Can you see that your $n$th term is $(-1)^n\frac{1}{4^n}\binom{2n}{n}$? –  alex.jordan Nov 29 '12 at 5:27
    
Are you sure this starts at n = 0 or should that be n = 1? –  Amzoti Nov 29 '12 at 5:29
    
@Amzoti For $n=0$, the interpretation is that both numerator and denominator are empty products, and equal to $1$. –  alex.jordan Nov 29 '12 at 5:30
    
@Alex: Thanks for the clarification - for some reason that threw me off. –  Amzoti Nov 29 '12 at 5:31

3 Answers 3

up vote 4 down vote accepted

Note that $$\begin{align}\frac{1\cdot3\cdot5\cdots\cdot(2n-1)}{2\cdot4\cdot6\cdot\cdots\cdot(2n)} &=\frac{1\cdot2\cdot3\cdots\cdot(2n)}{(2\cdot4\cdot6\cdot\cdots\cdot(2n))^2}\\ &=\frac{(2n)!}{2^{2n}(1\cdot2\cdot3\cdot\cdots\cdot n)^2}\\ &=\frac{(2n)!}{2^{2n}(n!)^2}\\ \end{align}$$

By Stirling's Approximation for factorials, $$\begin{align}\frac{(2n)!}{2^{2n}(n!)^2} &\leq\frac{e(2n)^{2n+1/2}e^{-2n}}{2^{2n}(\sqrt{2\pi}n^{n+1/2}e^{-n})^2}\\ &=\frac{e(2n)^{2n+1/2}e^{-2n}}{2^{2n}(2\pi)n^{2n+1}e^{-2n}}\\ &=\frac{e(2n)^{1/2}}{(2\pi)n}\\ &=\frac{e(2n)^{1/2}}{(2\pi)n}\\ &=\frac{e}{\pi\sqrt{2n}}\longrightarrow0 \end{align}$$

So you have an alternating series whose terms converge to $0$. Also, $$\frac{1\cdot3\cdot5\cdots\cdot(2n-1)(2n+1)}{2\cdot4\cdot6\cdot\cdots\cdot(2n)(2n+2)}<\frac{1\cdot3\cdot5\cdots\cdot(2n-1)}{2\cdot4\cdot6\cdot\cdots\cdot(2n)}$$ So your terms are decreasing in absolute value. The alternating series test guarantees convergence.

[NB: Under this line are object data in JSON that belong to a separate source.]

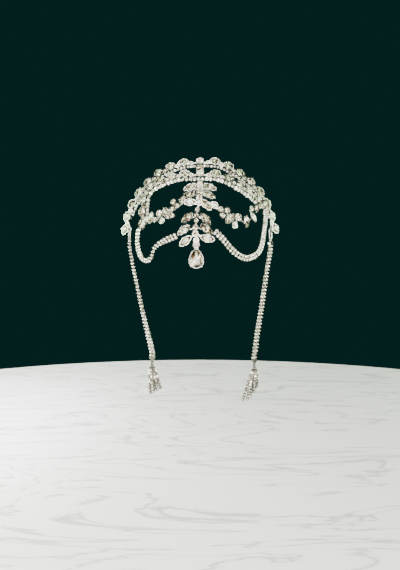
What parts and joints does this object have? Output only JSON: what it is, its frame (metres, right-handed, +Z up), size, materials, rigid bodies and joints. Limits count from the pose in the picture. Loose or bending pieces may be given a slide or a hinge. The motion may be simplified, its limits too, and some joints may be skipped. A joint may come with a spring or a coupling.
{
  "type": "bridal headpiece",
  "caption": "Rhinestone bridal headpiece: two stone arcs over the crown, a leafed spine with a pear drop, draped brow swags, and a tasselled cup-chain at each side.",
  "frame": {"origin": "the crown of the head that the piece is worn on, behind and below the middle of the rear arc", "axes": "+Z up, the wearer's face looks along -Y, +X on the right as the face is seen"},
  "size_m": [0.1904, 0.1073, 0.2951],
  "materials": {
    "silver_metal": "polished silver-coloured plating",
    "crystal": "clear foil-backed cut glass",
    "stone_chain": "small clear stones in silver-coloured cups"
  },
  "bodies": {
    "headpiece": {"back_arc_frame": "silver_metal", "back_arc_stones": "crystal", "back_arc_row": "stone_chain", "front_arc_frame": "silver_metal", "front_arc_stones": "crystal", "front_arc_row": "stone_chain", "crown_link_frame": "silver_metal", "crown_link_stones": "crystal", "spine_frame": "silver_metal", "spine_rounds": "crystal", "leaf_stone_1": "crystal", "leaf_stone_2": "crystal", "leaf_stone_3": "crystal", "leaf_stone_4": "crystal", "leaf_stone_5": "crystal", "leaf_stone_6": "crystal", "leaf_stone_7": "crystal", "leaf_stone_8": "crystal", "leaf_stone_9": "crystal", "leaf_stone_10": "crystal", "leaf_stone_11": "crystal", "leaf_stone_12": "crystal", "drop_yoke": "silver_metal", "middle_swag_left_frame": "silver_metal", "middle_swag_left_stones": "crystal", "middle_swag_right_frame": "silver_metal", "middle_swag_right_stones": "crystal", "lower_swag_left": "stone_chain", "lower_swag_right": "stone_chain", "ring_left": "silver_metal", "ring_right": "silver_metal", "link_left": "silver_metal", "link_right": "silver_metal", "top_cap_left": "silver_metal", "top_cap_right": "silver_metal", "side_chain_left": "stone_chain", "side_chain_right": "stone_chain", "bottom_cap_left": "silver_metal", "bottom_cap_right": "silver_metal", "tassel_link_left": "silver_metal", "tassel_link_right": "silver_metal", "tassel_left": "stone_chain", "tassel_right": "stone_chain"},
    "drop": {"drop_setting": "silver_metal", "drop_stone": "crystal"}
  },
  "joints": [
    {"name": "drop_swing", "type": "hinge", "parent": "headpiece", "child": "drop", "pos_m": [-0.004, -0.101, -0.0815], "axis": [1, 0, 0], "range_deg": [-70, 40]}
  ]
}
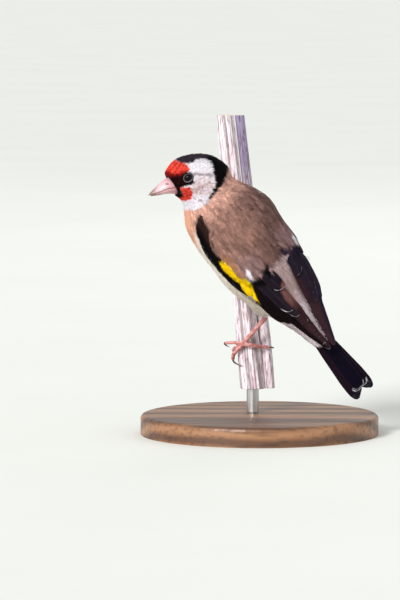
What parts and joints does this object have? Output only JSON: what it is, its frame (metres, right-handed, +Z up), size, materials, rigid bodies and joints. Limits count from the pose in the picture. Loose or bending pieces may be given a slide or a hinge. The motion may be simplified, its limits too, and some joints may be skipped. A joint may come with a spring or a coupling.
{
  "type": "european goldfinch",
  "caption": "Life-size small finch with a red face, black wings with a yellow band and a forked black tail, gripping a dry stem on a plain display stand.",
  "frame": {"origin": "middle of the display base's underside", "axes": "+Z up, -Y towards the first viewer, who sees the bird from its back-left, and +X to that viewer's right, which is the tail's side"},
  "size_m": [0.096, 0.096, 0.128],
  "materials": {
    "plumage_head": "red face, white cheek and black crown of soft feathers",
    "plumage_body": "warm brown and white soft feathers",
    "plumage_flight": "black flight feathers with a yellow band and white tips",
    "bill_horn": "pale ivory-pink horn",
    "claw_horn": "dark brown horn",
    "leg_skin": "scaled pinkish-brown skin",
    "eye_dark": "glossy near-black eye",
    "dry_stem": "weathered pale dry stem",
    "stand_wood": "satin stained wood",
    "stand_metal": "brushed steel rod"
  },
  "bodies": {
    "root": {"bill_lower": "bill_horn", "bill_upper": "bill_horn", "claw_left_1": "claw_horn", "claw_left_2": "claw_horn", "claw_left_3": "claw_horn", "claw_left_4": "claw_horn", "claw_right_1": "claw_horn", "claw_right_2": "claw_horn", "claw_right_3": "claw_horn", "claw_right_4": "claw_horn", "eye_left": "eye_dark", "eye_right": "eye_dark", "foot_left": "leg_skin", "foot_right": "leg_skin", "head": "plumage_head", "neck": "plumage_body", "perch_stem": "dry_stem", "rump": "plumage_body", "stand_base": "stand_wood", "stand_rod": "stand_metal", "tail": "plumage_flight", "tarsus_left": "leg_skin", "tarsus_right": "leg_skin", "thigh_left": "plumage_body", "thigh_right": "plumage_body", "torso": "plumage_body", "wing_left": "plumage_flight", "wing_right": "plumage_flight"}
  },
  "joints": []
}
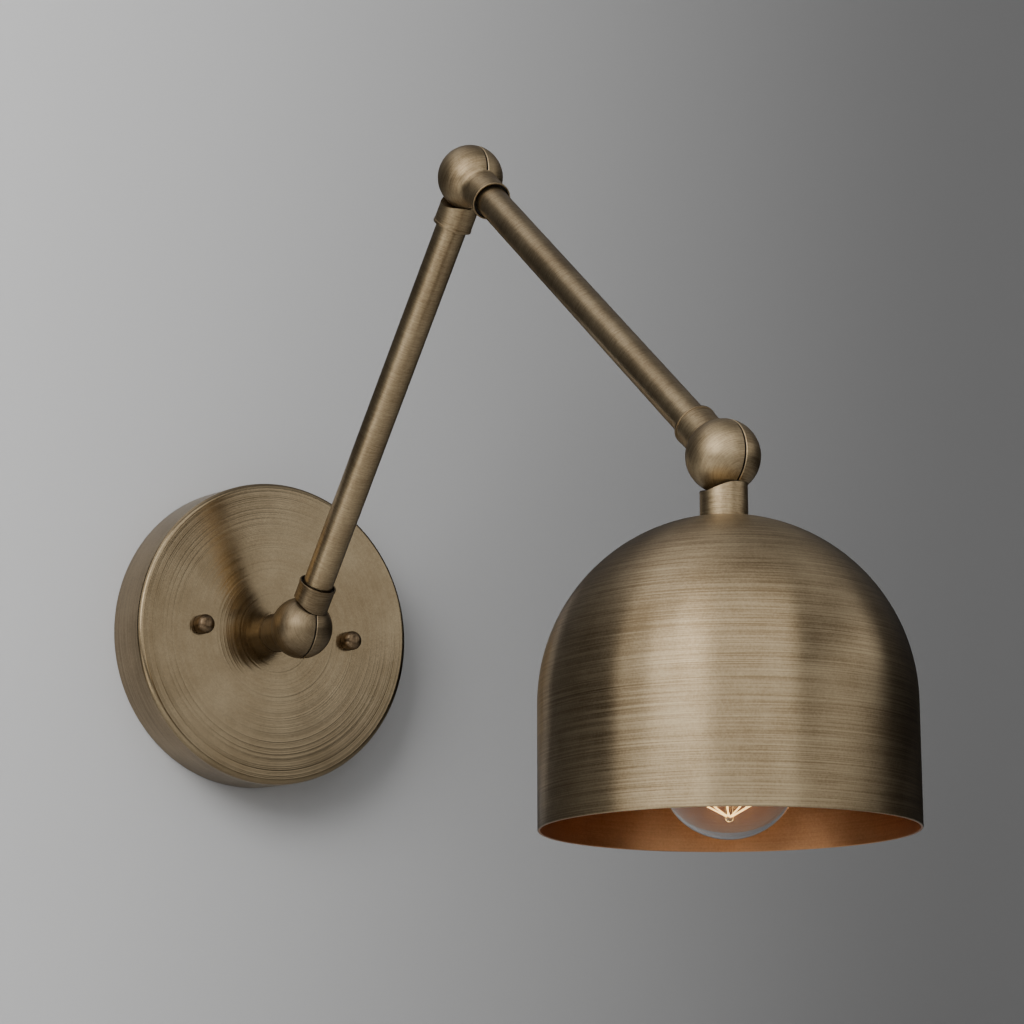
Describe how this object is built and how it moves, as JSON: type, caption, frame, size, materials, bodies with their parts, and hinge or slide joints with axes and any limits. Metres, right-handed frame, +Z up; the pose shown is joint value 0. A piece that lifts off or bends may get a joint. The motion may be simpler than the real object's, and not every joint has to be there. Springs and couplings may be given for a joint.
{
  "type": "articulating wall light",
  "caption": "Wall light whose bell shade hangs on two tube arms joined by split-ball knuckles, each of which tilts about a level axis.",
  "frame": {"origin": "centre of the wall plate's back, in the plane of the wall, midway between the two box-screw slots", "axes": "+Z up, the light stands out from the wall towards -Y, +X is to the right of someone who faces the wall, and every hinge axis lies along X"},
  "size_m": [0.127, 0.4021, 0.2769],
  "materials": {
    "antique_brass": "brushed and toned",
    "dark_brass": "toned dark",
    "plain_brass": "plain",
    "zinc_steel": "zinc plated",
    "green_steel": "green coating",
    "lead_cover": "smooth",
    "nylon": "smooth",
    "holder_plastic": "glazed",
    "bulb_base_metal": "satin",
    "bulb_insulator_glass": "glossy",
    "clear_glass": "clear",
    "filament_metal": "bright"
  },
  "bodies": {
    "wall_mount": {"canopy": "antique_brass", "cap_nuts": "dark_brass", "wall_bar": "zinc_steel", "stud_bar": "zinc_steel", "bar_eyelet": "plain_brass", "stud_rods": "zinc_steel", "stud_nuts": "zinc_steel", "ground_screw": "green_steel", "canopy_seat_ring": "antique_brass", "canopy_nipple": "plain_brass", "canopy_backing_plate": "zinc_steel", "canopy_lock_washer": "zinc_steel", "canopy_lock_nut": "plain_brass", "wall_knuckle_inner_half": "antique_brass", "wall_knuckle_screw": "dark_brass", "wall_knuckle_spring_washer": "zinc_steel", "wall_leads": "lead_cover"},
    "lower_arm": {"wall_knuckle_outer_half": "antique_brass", "wall_friction_washer": "nylon", "lower_tube": "antique_brass", "elbow_outer_half": "antique_brass", "elbow_friction_washer": "nylon", "lower_leads": "lead_cover"},
    "upper_arm": {"elbow_inner_half": "antique_brass", "elbow_screw": "dark_brass", "elbow_spring_washer": "zinc_steel", "upper_tube": "antique_brass", "head_knuckle_inner_half": "antique_brass", "head_knuckle_screw": "dark_brass", "head_knuckle_spring_washer": "zinc_steel", "upper_leads": "lead_cover"},
    "lamp_head": {"head_knuckle_outer_half": "antique_brass", "head_friction_washer": "nylon", "shade_seat_ring": "antique_brass", "shade": "antique_brass", "shade_nipple": "plain_brass", "shade_lock_washer": "zinc_steel", "shade_lock_nut": "plain_brass", "socket_cap": "plain_brass", "socket_body": "holder_plastic", "socket_screw_shell": "plain_brass", "socket_contact": "plain_brass", "head_leads": "lead_cover", "bulb_base": "bulb_base_metal", "bulb_insulator": "bulb_insulator_glass", "bulb_tip": "bulb_base_metal", "bulb_glass": "clear_glass", "bulb_stem": "clear_glass", "filament_supports": "zinc_steel", "filament": "filament_metal"}
  },
  "joints": [
    {"name": "wall_knuckle", "type": "hinge", "parent": "wall_mount", "child": "lower_arm", "pos_m": [0, -0.0452, 0], "axis": [1, 0, 0], "range_deg": [-46.1, 153.9]},
    {"name": "elbow_knuckle", "type": "hinge", "parent": "lower_arm", "child": "upper_arm", "pos_m": [0, -0.1654, 0.16483], "axis": [1, 0, 0], "range_deg": [-192.95, 7.05]},
    {"name": "head_knuckle", "type": "hinge", "parent": "upper_arm", "child": "lamp_head", "pos_m": [0, -0.33236, 0.02938], "axis": [1, 0, 0], "range_deg": [-147.55, 52.45]}
  ]
}
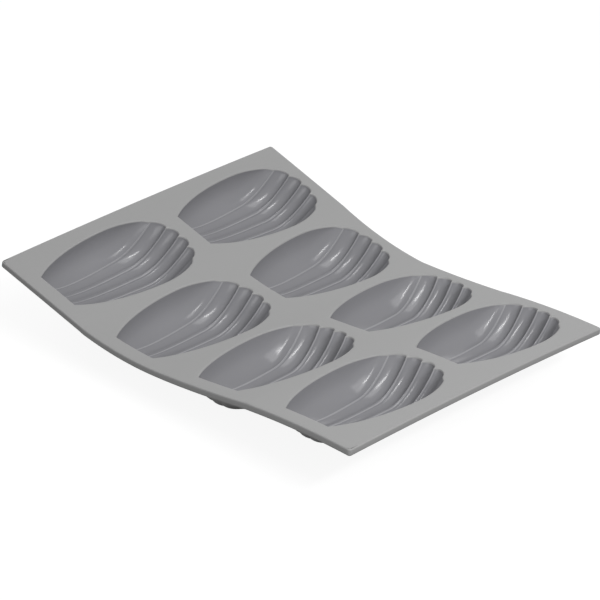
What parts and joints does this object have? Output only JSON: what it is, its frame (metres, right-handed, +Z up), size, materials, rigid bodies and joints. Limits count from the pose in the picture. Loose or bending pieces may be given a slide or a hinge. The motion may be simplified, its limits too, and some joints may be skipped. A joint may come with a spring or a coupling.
{
  "type": "madeleine mould",
  "caption": "Flexible silicone madeleine tray: ribbed shell cups hang under a thin deck that flexes along plain bands between the cup rows",
  "frame": {"origin": "middle of the tray's outline in plan, at the height of the lowest cup bottom", "axes": "+X along the tray from the raised end, +Y from the near edge to the far edge towards the scalloped ends of the cups, +Z up"},
  "size_m": [0.2102, 0.1762, 0.0441],
  "materials": {
    "deck": "satin",
    "rim": "satin",
    "web": "satin",
    "cup": "glossy"
  },
  "bodies": {
    "row_1": {"deck_1_near": "deck", "deck_1_far": "deck", "rim_1": "rim", "cup_1_near": "cup", "cup_1_far": "cup"},
    "row_2": {"deck_2_near": "deck", "deck_2_far": "deck", "rim_2_near": "rim", "rim_2_far": "rim", "cup_2_near": "cup", "cup_2_far": "cup", "web_1_2": "web", "web_2_3": "web"},
    "row_3": {"deck_3_near": "deck", "deck_3_far": "deck", "rim_3_near": "rim", "rim_3_far": "rim", "cup_3_near": "cup", "cup_3_far": "cup", "web_3_4": "web"},
    "row_4": {"deck_4_near": "deck", "deck_4_far": "deck", "rim_4": "rim", "cup_4_near": "cup", "cup_4_far": "cup"}
  },
  "joints": [
    {"name": "flex_1_2", "type": "hinge", "parent": "row_2", "child": "row_1", "pos_m": [-0.04964, 0.00001, 0.02353], "axis": [0.0092, 0.999, 0.0438], "range_deg": [-25, 60], "stiffness_Nm_per_rad": 0.2, "springref_deg": 2.01, "deforming": ["web_1_2"]},
    {"name": "flex_2_3", "type": "hinge", "parent": "row_2", "child": "row_3", "pos_m": [0.00002, -0.00003, 0.01668], "axis": [0, -1, 0.0069], "range_deg": [-25, 60], "stiffness_Nm_per_rad": 0.2, "deforming": ["web_2_3"]},
    {"name": "flex_3_4", "type": "hinge", "parent": "row_3", "child": "row_4", "pos_m": [0.04992, -0.00005, 0.0209], "axis": [-0.002, -0.9996, 0.0297], "range_deg": [-25, 60], "stiffness_Nm_per_rad": 0.2, "springref_deg": 2.01, "deforming": ["web_3_4"]}
  ]
}
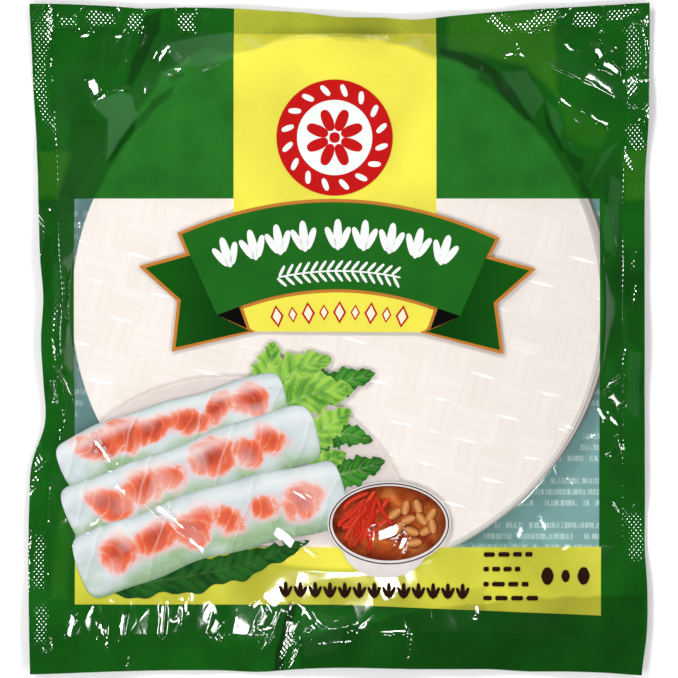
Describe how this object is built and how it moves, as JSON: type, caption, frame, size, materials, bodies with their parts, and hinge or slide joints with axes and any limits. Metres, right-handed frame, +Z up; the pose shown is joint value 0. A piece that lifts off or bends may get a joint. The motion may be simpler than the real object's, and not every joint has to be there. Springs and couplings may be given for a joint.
{
  "type": "rice paper wrapper stack",
  "caption": "Flat sealed film pouch lying face up, a round stack of dry rice papers pressed through its clear window, with puckered margins and sealed edges.",
  "frame": {"origin": "on the surface the pouch lies on, under the middle of its box", "axes": "+Z up out of the shown face, +Y towards the top edge of the print, +X towards its right edge"},
  "size_m": [0.2568, 0.278, 0.0104],
  "materials": {
    "printed_film": "glossy printed pouch film, creased",
    "clear_film": "clear glossy pouch film",
    "back_film": "glossy film printed in blue-green, with pale lines",
    "rice_paper": "dry translucent rice sheet with a bamboo-mat weave pressed in"
  },
  "bodies": {
    "root": {"pouch": "printed_film"}
  },
  "joints": []
}
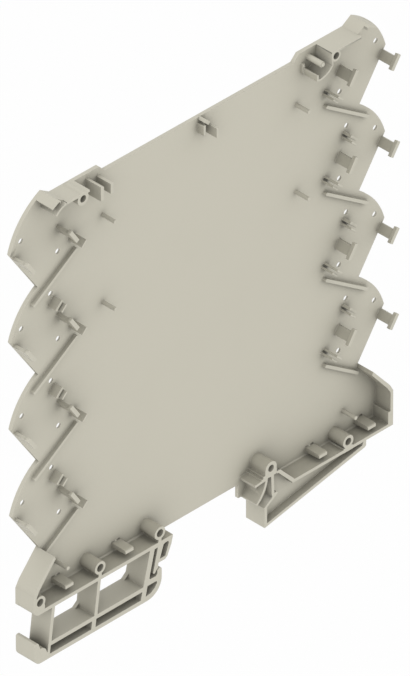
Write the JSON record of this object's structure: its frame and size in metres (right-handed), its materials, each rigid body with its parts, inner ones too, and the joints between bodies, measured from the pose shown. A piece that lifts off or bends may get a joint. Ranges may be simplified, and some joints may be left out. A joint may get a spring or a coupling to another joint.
{
  "type": "din rail enclosure side shell",
  "caption": "One-piece moulded side shell of a slim DIN rail electronics housing, with stepped terminal edges and two feet that clip onto a 35 mm top-hat rail.",
  "frame": {"origin": "on the flat outer face, at the middle of the 35 mm rail's width, in the plane where the feet rest on the rail's flanges", "axes": "+X across the rail, from the hooked foot with the spring finger towards the foot with the tapering arm; +Y out of the flat outer face, along the rail; +Z away from the rail. The ribs, bosses and walls rise from the panel towards -Y."},
  "size_m": [0.12, 0.0061, 0.1247],
  "materials": {
    "housing_plastic": "fine satin moulded surface, light warm grey"
  },
  "bodies": {
    "root": {"side_shell": "housing_plastic"}
  },
  "joints": []
}
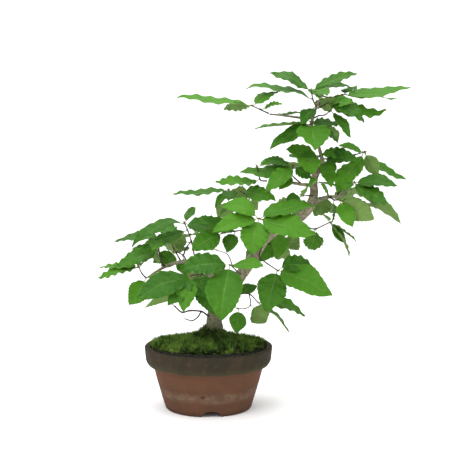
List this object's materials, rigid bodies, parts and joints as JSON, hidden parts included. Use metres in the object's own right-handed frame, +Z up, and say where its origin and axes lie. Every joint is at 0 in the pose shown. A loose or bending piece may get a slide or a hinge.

And you can even establish what the series converges to. $$\begin{align} \sum_{n=0}^{\infty}(-1)^n\frac{(2n)!}{2^{2n}(n!)^2} &=\sum_{n=0}^{\infty}(-1)^n\frac{1}{4^n}\binom{2n}{n}x^n\\ &=\sum_{n=0}^{\infty}\binom{-1/2}{n}x^n\\ \end{align}$$ where $x=1$. The change to $\binom{-1/2}{n}$ is easy enough to check, and is nice to know every now and then. This last expression is the powers series for $1/\sqrt{1+x}$. With $x=1$, we are right on the boundary of convergence. But we have already established that the series converges with $x=1$. By a theorem of Abel cited at the very beginning of this paper, we may conclude that the series sums to $1/\sqrt{2}$.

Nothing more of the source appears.